What you will do: Select from the data all lines with the word "script".
_____
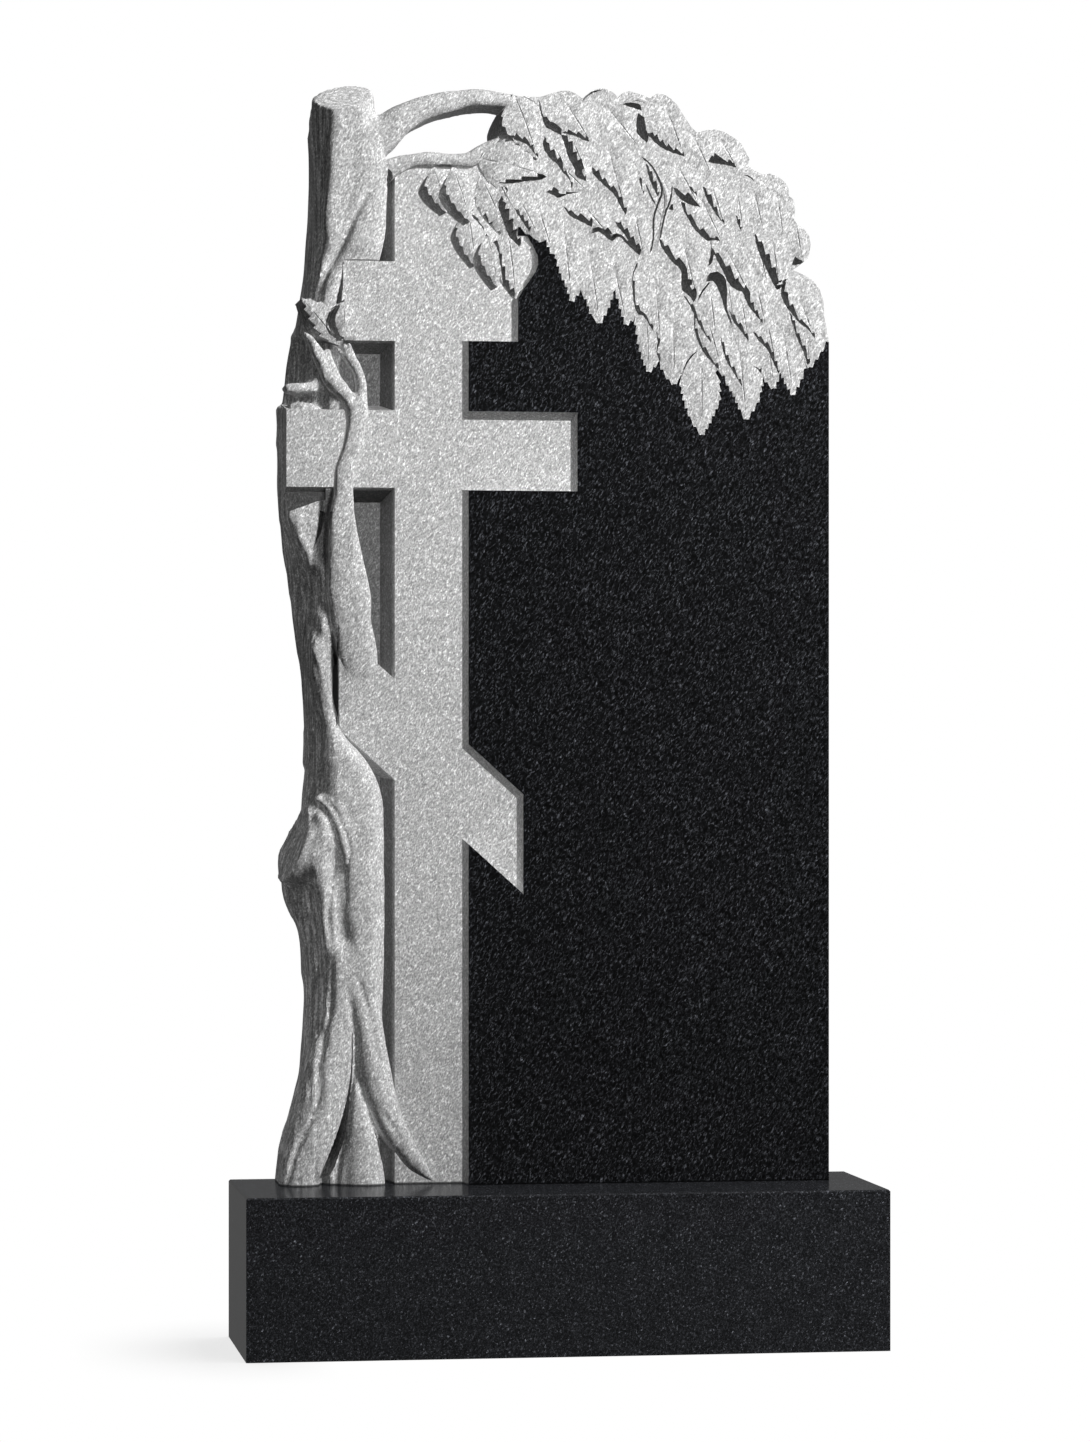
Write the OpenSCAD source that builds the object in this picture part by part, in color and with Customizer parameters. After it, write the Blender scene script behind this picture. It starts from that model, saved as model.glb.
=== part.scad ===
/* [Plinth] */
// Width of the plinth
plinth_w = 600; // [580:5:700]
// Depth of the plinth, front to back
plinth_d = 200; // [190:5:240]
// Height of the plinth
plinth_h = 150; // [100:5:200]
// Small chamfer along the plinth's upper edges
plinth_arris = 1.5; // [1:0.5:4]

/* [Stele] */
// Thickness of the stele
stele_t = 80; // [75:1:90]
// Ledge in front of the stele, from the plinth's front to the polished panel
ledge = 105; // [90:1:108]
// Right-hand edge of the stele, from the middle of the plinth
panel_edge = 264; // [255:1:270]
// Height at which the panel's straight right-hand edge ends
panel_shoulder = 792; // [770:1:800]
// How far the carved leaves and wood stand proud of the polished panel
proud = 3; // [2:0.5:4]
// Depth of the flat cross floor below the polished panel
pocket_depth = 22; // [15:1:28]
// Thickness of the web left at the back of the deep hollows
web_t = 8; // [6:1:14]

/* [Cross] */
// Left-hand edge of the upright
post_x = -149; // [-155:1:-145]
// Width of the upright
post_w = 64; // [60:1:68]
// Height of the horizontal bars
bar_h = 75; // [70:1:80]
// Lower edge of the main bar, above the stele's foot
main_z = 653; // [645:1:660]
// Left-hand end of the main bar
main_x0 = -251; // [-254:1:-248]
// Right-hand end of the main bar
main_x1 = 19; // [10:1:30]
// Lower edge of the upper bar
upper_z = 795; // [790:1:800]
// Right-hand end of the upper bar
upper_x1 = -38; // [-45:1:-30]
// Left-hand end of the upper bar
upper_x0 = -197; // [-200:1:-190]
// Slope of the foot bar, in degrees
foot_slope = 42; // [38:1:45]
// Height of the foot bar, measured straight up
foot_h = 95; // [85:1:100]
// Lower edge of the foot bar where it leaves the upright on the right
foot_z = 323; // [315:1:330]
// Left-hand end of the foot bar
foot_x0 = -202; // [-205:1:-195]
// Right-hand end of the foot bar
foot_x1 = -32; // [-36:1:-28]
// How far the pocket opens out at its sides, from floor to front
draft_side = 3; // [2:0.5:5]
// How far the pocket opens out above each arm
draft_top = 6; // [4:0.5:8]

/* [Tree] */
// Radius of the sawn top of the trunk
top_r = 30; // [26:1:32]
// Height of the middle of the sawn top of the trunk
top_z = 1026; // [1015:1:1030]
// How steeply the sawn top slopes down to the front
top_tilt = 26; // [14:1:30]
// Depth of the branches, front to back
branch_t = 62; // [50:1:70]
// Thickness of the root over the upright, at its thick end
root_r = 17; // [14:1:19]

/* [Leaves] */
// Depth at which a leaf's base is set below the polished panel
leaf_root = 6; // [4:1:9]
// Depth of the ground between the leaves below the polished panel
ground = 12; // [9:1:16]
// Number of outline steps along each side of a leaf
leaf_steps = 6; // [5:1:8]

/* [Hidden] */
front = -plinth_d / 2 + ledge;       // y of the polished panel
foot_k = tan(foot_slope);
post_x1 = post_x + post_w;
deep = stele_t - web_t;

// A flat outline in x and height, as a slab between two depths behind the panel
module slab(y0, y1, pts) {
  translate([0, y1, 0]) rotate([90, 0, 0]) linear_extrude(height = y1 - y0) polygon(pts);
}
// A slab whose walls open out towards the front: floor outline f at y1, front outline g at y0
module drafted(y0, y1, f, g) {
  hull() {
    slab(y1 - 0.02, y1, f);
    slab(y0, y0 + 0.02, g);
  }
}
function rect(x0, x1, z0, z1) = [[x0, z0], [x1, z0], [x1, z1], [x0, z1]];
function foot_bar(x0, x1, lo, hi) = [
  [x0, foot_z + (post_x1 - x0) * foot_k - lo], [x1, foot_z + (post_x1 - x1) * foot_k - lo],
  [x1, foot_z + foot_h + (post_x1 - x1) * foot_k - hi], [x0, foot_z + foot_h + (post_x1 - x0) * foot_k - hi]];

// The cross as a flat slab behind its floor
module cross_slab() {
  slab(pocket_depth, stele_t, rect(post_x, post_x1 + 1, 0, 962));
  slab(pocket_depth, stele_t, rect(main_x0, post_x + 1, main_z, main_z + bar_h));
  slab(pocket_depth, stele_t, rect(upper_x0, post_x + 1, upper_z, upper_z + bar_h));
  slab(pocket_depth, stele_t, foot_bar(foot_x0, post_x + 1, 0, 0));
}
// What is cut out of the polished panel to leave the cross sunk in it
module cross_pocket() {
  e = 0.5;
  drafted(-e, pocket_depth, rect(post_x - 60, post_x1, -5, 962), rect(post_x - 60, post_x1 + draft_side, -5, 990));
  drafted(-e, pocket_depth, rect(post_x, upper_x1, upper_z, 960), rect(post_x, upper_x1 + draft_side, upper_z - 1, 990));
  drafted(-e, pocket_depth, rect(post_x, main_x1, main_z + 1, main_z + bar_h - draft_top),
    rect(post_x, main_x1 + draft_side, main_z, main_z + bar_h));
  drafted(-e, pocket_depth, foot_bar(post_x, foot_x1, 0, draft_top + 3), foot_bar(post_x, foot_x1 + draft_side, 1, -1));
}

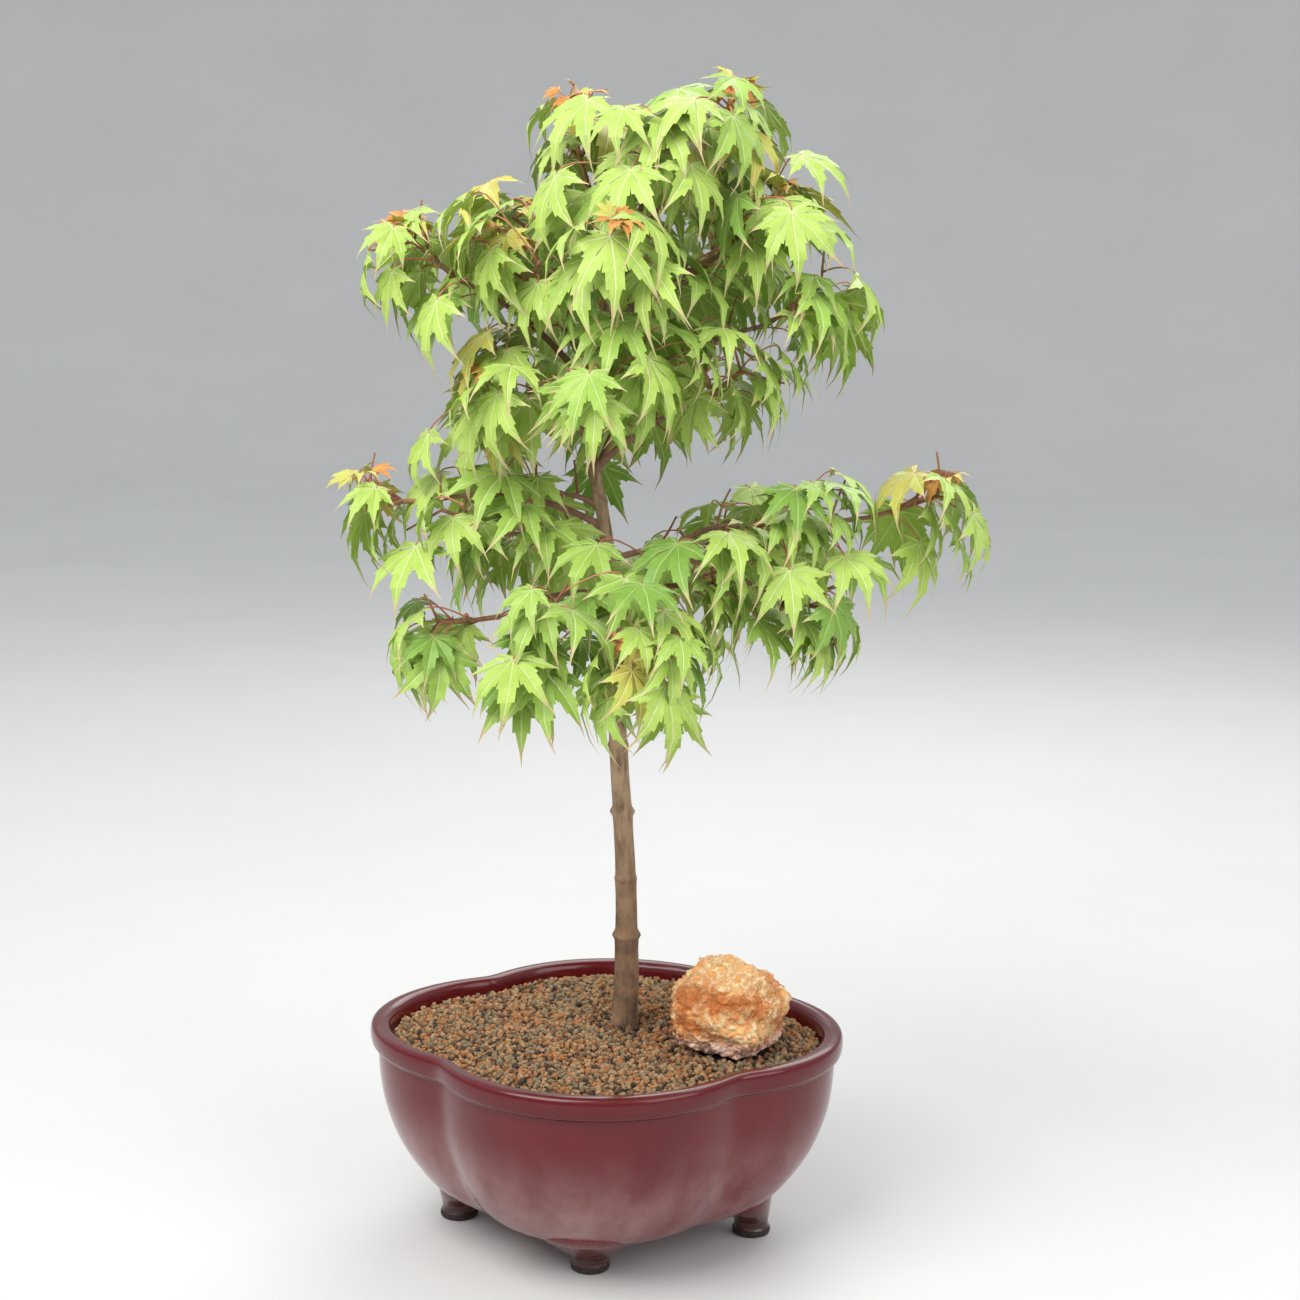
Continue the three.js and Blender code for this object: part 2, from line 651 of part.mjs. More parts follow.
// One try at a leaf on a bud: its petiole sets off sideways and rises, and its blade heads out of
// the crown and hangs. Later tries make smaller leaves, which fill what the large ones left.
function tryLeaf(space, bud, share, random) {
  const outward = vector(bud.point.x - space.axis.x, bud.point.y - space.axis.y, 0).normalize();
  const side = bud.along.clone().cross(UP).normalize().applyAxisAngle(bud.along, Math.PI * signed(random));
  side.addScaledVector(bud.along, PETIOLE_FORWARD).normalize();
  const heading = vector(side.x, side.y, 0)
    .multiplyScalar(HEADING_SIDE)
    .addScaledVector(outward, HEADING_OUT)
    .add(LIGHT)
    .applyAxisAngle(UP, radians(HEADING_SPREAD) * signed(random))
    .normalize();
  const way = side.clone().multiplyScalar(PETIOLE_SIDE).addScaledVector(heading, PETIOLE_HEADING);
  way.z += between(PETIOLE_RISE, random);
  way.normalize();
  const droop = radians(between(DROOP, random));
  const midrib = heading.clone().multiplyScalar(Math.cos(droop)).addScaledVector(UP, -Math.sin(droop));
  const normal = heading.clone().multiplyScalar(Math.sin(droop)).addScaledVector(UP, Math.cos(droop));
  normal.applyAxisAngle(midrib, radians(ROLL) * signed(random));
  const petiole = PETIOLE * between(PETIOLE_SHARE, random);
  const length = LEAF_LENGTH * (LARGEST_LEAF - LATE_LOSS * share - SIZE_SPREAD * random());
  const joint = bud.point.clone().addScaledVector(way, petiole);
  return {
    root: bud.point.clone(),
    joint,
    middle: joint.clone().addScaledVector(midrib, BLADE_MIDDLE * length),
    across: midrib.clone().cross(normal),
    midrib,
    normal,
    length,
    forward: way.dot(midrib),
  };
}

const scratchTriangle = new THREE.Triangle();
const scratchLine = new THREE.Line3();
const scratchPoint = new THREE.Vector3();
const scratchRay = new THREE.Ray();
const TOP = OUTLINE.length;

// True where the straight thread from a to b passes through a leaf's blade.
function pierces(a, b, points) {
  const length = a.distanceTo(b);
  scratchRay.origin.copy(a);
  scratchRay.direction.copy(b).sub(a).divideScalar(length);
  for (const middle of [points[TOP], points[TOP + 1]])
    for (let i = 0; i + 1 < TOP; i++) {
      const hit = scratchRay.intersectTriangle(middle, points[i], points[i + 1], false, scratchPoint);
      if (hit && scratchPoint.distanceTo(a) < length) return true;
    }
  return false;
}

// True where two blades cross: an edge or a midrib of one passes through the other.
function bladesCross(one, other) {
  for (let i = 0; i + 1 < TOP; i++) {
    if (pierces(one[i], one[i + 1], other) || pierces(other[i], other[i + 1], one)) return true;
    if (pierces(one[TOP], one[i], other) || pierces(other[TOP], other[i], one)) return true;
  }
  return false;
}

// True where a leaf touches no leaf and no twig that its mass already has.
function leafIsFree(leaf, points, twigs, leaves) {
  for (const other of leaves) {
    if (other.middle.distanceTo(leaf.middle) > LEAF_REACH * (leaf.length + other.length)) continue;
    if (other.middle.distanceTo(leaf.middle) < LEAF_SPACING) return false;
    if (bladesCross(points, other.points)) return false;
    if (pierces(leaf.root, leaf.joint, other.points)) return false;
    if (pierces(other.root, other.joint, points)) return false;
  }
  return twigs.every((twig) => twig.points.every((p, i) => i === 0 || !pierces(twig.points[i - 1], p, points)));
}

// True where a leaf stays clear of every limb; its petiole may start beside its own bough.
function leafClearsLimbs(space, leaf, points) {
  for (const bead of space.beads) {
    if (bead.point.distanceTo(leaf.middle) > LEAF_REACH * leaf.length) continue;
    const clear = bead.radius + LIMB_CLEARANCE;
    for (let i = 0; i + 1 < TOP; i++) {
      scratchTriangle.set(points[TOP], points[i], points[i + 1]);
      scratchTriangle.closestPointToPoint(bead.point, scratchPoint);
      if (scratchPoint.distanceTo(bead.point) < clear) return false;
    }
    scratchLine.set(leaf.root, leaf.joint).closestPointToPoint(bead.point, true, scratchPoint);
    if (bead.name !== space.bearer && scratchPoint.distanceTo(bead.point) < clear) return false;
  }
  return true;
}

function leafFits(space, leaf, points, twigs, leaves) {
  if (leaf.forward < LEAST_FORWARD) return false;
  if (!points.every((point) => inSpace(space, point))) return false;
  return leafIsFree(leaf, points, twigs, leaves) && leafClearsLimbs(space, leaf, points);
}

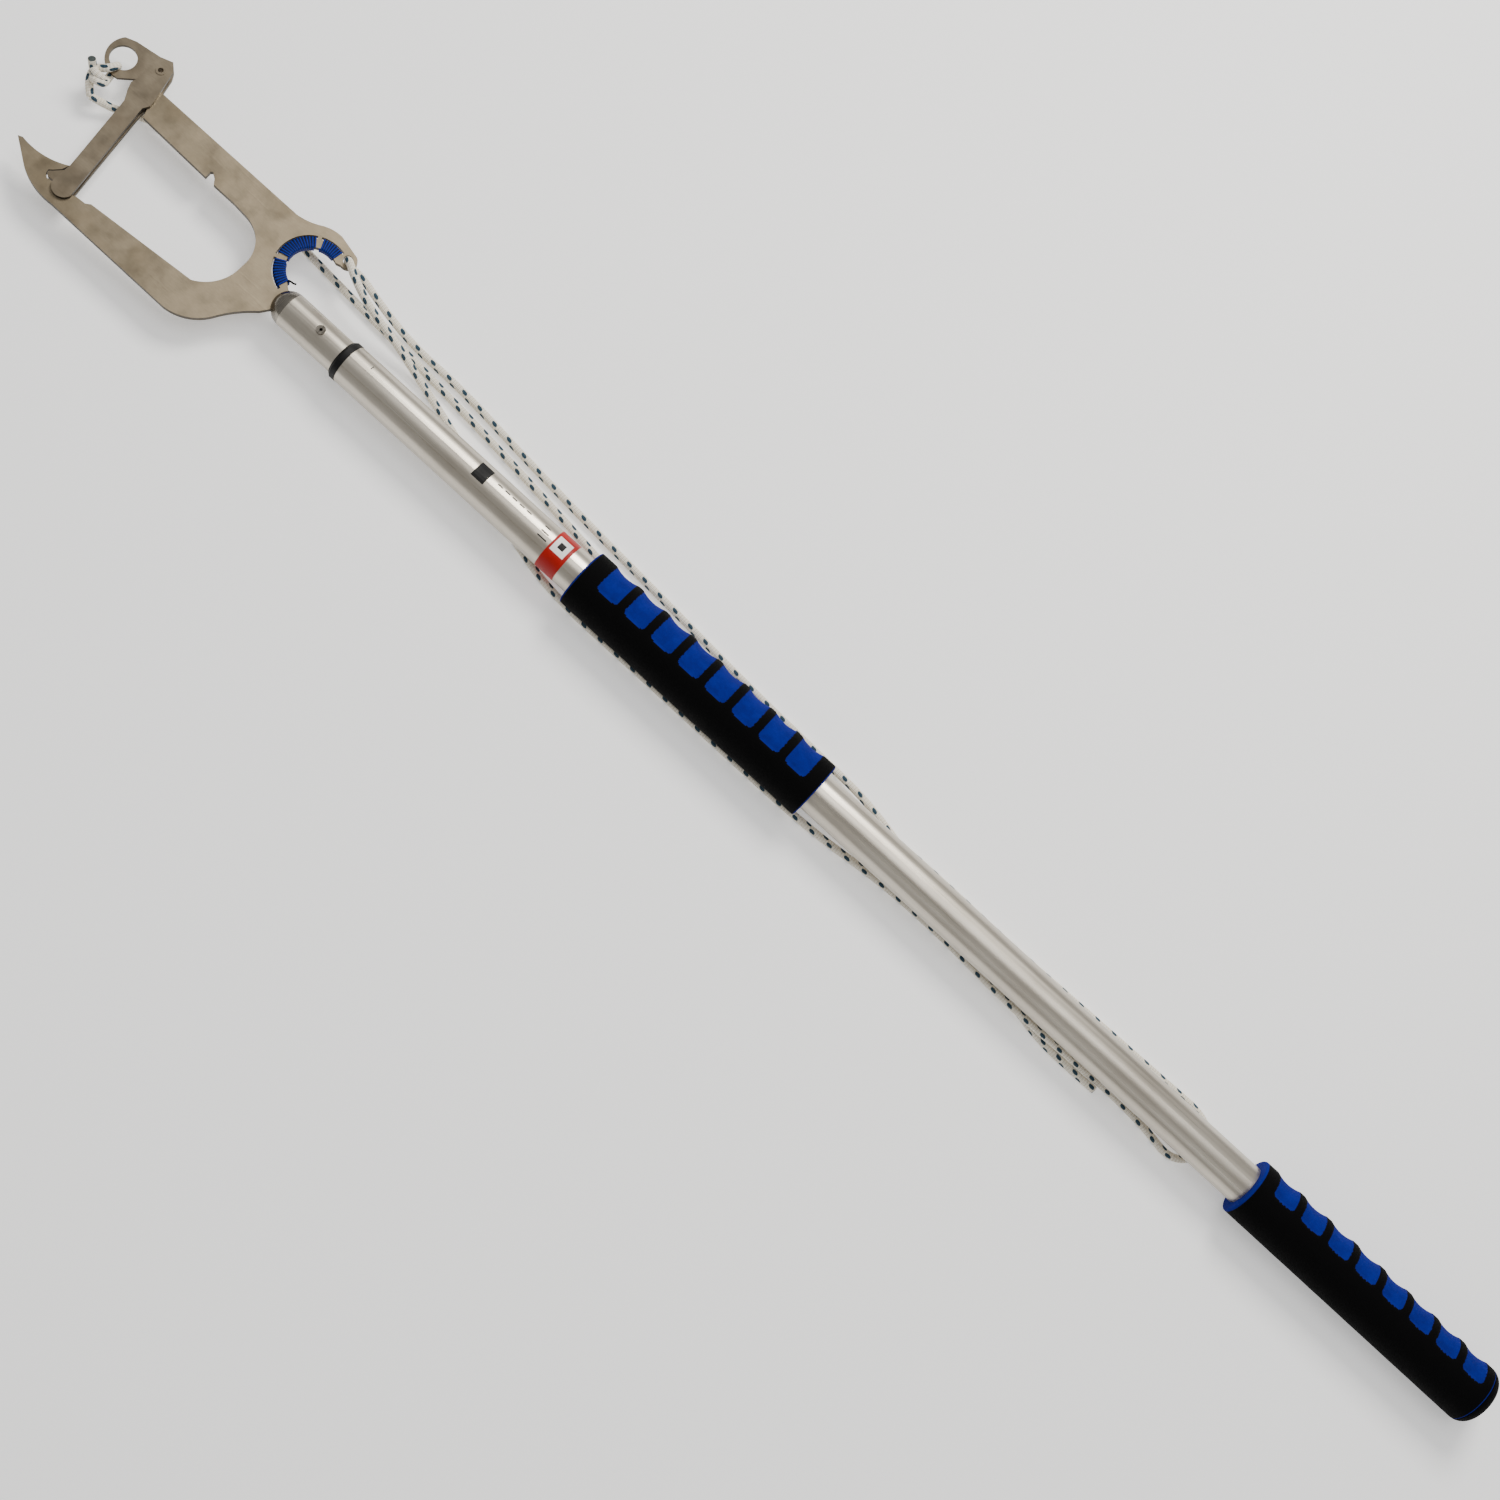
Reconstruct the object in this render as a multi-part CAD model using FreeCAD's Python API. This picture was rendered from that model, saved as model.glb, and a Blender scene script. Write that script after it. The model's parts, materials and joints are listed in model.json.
_____
Output below:
Write the OpenSCAD source that builds the object in this picture part by part, in color and with Customizer parameters. After it, write the Blender scene script behind this picture. It starts from that model, saved as model.glb.
Reconstruct the object in this render as a multi-part CAD model using FreeCAD's Python API. This picture was rendered from that model, saved as model.glb, and a Blender scene script. Write that script after it. The model's parts, materials and joints are listed in model.json.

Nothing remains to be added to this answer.